Aim =
Beginning at the line with "obj.matrix_world = Matrix.Identity(4)", output each line to the end of the listing below exactly, please.

Supplied data =

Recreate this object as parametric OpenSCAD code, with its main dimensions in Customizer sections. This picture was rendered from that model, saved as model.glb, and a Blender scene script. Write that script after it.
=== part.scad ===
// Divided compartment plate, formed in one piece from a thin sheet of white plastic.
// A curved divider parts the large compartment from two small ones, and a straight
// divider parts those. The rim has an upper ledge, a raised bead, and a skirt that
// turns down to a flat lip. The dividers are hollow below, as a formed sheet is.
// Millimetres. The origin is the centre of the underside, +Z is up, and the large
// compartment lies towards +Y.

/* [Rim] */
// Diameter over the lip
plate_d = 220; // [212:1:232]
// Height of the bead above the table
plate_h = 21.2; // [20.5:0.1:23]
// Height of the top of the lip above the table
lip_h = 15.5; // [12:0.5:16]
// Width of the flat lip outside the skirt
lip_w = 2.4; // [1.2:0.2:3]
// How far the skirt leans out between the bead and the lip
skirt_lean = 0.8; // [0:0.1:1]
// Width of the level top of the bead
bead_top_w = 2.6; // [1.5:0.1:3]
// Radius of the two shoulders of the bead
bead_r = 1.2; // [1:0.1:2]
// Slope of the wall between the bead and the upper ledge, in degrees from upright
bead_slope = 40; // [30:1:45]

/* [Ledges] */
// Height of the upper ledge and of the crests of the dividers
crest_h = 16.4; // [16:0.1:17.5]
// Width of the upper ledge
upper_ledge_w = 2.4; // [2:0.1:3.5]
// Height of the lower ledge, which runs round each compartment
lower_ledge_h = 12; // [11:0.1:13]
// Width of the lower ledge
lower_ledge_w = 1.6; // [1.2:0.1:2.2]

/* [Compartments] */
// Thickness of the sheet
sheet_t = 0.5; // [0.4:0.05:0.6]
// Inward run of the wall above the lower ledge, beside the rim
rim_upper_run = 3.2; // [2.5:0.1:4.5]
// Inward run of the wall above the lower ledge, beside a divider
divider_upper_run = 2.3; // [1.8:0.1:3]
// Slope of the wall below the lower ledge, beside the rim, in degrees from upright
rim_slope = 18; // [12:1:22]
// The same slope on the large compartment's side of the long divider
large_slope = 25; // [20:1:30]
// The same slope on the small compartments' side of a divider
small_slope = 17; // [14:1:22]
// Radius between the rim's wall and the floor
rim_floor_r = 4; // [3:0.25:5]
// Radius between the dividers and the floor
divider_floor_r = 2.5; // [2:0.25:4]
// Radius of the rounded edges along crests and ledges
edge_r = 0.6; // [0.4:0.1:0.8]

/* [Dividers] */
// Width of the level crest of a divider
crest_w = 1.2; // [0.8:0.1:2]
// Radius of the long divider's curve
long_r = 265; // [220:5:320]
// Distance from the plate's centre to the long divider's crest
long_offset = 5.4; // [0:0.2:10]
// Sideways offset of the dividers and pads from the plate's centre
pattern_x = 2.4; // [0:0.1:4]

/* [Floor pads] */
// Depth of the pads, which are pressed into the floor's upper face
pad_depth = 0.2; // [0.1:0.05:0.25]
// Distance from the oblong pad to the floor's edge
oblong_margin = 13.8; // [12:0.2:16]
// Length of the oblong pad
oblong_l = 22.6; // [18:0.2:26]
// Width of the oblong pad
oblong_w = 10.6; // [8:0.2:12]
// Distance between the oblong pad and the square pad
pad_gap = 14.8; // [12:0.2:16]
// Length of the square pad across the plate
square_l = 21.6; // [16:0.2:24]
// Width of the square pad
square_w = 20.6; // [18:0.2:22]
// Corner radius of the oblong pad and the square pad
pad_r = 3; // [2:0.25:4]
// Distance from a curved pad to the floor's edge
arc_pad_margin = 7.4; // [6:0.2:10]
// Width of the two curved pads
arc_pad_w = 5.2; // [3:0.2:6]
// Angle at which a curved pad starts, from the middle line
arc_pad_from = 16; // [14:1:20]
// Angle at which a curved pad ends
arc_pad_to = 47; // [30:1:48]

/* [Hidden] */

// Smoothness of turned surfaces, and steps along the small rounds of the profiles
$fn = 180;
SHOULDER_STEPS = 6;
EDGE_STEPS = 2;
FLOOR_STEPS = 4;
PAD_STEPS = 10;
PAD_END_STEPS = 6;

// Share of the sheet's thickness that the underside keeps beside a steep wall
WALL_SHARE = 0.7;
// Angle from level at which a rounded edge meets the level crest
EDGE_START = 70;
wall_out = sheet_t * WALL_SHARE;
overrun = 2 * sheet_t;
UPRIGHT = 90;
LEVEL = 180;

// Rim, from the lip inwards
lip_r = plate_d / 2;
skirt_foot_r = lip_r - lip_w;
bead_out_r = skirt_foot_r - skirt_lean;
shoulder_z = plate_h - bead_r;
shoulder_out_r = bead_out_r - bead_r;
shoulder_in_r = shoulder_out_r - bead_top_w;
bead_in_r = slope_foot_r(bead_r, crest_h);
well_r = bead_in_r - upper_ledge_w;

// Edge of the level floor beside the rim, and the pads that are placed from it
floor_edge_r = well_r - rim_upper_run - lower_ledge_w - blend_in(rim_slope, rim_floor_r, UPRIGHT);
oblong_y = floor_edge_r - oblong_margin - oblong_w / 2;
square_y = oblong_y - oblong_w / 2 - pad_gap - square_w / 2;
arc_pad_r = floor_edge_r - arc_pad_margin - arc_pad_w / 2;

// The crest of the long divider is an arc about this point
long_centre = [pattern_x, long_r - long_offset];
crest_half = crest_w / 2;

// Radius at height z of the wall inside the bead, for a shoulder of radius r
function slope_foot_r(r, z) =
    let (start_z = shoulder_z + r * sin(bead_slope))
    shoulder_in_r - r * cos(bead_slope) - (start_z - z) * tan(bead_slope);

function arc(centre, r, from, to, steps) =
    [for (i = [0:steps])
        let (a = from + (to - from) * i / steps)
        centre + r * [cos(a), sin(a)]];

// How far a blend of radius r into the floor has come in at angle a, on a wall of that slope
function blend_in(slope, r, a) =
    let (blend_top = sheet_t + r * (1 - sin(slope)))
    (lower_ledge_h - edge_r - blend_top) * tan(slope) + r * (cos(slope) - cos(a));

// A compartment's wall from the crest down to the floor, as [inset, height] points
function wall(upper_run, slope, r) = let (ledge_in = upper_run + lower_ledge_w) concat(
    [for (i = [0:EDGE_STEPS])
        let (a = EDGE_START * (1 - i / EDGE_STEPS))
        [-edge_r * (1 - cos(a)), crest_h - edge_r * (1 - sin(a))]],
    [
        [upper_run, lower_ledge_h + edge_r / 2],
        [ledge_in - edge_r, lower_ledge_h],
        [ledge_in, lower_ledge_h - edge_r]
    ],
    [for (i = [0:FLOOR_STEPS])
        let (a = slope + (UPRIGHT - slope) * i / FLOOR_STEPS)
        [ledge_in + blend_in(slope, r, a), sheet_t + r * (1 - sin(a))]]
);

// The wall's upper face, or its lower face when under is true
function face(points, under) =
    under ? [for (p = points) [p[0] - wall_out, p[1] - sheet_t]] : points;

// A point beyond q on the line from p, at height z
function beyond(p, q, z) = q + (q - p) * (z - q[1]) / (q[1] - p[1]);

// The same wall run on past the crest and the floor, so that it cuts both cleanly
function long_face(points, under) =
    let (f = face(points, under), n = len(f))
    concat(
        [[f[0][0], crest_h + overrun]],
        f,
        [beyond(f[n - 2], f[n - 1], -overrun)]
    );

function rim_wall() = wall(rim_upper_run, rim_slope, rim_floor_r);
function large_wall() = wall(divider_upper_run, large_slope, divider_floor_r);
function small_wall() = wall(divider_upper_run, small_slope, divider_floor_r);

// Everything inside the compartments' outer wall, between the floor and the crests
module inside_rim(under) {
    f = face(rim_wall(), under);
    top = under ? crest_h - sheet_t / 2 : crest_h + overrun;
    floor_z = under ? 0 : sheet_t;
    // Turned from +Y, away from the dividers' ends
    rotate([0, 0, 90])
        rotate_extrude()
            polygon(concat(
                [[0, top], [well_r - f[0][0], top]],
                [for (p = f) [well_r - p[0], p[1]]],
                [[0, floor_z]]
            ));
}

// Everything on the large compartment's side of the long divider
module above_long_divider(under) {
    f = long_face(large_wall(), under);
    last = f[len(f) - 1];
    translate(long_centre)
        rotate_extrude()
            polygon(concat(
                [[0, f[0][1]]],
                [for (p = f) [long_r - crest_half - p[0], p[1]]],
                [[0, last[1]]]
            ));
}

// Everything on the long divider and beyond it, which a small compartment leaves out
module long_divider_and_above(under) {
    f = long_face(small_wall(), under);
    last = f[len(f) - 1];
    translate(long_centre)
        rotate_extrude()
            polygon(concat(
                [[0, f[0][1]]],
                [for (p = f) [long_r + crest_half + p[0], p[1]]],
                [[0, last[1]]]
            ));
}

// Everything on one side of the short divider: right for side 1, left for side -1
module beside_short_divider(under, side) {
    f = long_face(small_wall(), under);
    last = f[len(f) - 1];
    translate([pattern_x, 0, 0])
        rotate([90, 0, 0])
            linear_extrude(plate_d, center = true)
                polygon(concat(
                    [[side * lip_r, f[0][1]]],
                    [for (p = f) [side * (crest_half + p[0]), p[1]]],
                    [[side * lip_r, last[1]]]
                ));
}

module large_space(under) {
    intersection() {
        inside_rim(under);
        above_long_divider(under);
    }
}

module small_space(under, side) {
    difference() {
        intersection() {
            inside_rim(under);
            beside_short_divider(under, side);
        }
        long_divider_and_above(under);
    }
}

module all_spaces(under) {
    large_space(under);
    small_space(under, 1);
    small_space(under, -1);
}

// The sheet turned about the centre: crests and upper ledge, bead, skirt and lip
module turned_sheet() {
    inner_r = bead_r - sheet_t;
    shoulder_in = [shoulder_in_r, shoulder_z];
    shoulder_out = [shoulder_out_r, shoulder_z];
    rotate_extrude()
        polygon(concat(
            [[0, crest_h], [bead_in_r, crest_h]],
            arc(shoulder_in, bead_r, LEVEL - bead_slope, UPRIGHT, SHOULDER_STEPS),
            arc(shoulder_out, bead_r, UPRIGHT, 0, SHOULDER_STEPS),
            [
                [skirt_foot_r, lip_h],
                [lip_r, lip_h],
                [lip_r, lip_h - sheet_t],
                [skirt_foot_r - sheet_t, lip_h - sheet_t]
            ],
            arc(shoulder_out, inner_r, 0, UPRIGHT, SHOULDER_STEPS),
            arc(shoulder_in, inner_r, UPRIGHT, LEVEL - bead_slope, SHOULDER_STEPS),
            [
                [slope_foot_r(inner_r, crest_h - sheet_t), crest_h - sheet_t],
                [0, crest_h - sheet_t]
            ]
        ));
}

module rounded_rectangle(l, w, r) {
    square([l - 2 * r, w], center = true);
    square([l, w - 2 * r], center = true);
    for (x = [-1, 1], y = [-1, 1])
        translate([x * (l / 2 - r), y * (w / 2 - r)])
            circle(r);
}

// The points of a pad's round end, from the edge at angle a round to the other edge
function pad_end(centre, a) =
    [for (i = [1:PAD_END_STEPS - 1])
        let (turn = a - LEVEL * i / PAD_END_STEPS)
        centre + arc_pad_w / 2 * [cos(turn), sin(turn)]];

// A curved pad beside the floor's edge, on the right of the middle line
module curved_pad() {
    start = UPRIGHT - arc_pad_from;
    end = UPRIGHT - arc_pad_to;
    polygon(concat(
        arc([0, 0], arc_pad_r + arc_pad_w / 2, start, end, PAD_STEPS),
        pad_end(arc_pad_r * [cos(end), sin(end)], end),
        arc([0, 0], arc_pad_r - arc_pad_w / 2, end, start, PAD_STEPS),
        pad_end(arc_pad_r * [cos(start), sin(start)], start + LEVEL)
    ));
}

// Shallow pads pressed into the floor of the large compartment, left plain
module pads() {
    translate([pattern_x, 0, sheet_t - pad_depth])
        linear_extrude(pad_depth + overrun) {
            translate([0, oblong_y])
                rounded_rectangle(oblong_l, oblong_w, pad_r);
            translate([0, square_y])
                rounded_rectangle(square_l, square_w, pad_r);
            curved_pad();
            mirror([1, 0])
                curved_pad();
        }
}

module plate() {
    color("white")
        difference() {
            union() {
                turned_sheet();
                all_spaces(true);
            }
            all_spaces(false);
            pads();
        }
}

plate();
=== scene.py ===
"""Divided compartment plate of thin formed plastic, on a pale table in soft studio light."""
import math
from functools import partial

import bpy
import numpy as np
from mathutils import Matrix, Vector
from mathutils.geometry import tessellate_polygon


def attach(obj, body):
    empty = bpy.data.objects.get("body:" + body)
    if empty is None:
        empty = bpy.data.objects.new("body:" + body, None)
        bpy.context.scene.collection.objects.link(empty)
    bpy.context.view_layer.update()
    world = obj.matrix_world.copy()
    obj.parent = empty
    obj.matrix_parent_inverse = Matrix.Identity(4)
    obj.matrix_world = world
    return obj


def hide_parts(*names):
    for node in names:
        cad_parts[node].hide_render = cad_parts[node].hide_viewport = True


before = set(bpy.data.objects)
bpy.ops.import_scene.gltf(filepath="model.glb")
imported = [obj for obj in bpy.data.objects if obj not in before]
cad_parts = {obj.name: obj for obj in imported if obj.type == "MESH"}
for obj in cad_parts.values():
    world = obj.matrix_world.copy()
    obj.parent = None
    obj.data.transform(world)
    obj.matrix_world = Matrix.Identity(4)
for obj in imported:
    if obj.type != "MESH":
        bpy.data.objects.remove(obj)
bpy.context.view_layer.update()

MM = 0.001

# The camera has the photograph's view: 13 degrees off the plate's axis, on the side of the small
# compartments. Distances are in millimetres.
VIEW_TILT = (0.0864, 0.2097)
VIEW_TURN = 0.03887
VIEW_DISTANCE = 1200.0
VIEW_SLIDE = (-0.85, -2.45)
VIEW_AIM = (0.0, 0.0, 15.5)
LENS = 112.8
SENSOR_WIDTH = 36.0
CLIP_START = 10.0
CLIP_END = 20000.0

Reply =
    obj.matrix_world = Matrix.Identity(4)
for obj in imported:
    if obj.type != "MESH":
        bpy.data.objects.remove(obj)
bpy.context.view_layer.update()

MM = 0.001

# The camera has the photograph's view: 13 degrees off the plate's axis, on the side of the small
# compartments. Distances are in millimetres.
VIEW_TILT = (0.0864, 0.2097)
VIEW_TURN = 0.03887
VIEW_DISTANCE = 1200.0
VIEW_SLIDE = (-0.85, -2.45)
VIEW_AIM = (0.0, 0.0, 15.5)
LENS = 112.8
SENSOR_WIDTH = 36.0
CLIP_START = 10.0
CLIP_END = 20000.0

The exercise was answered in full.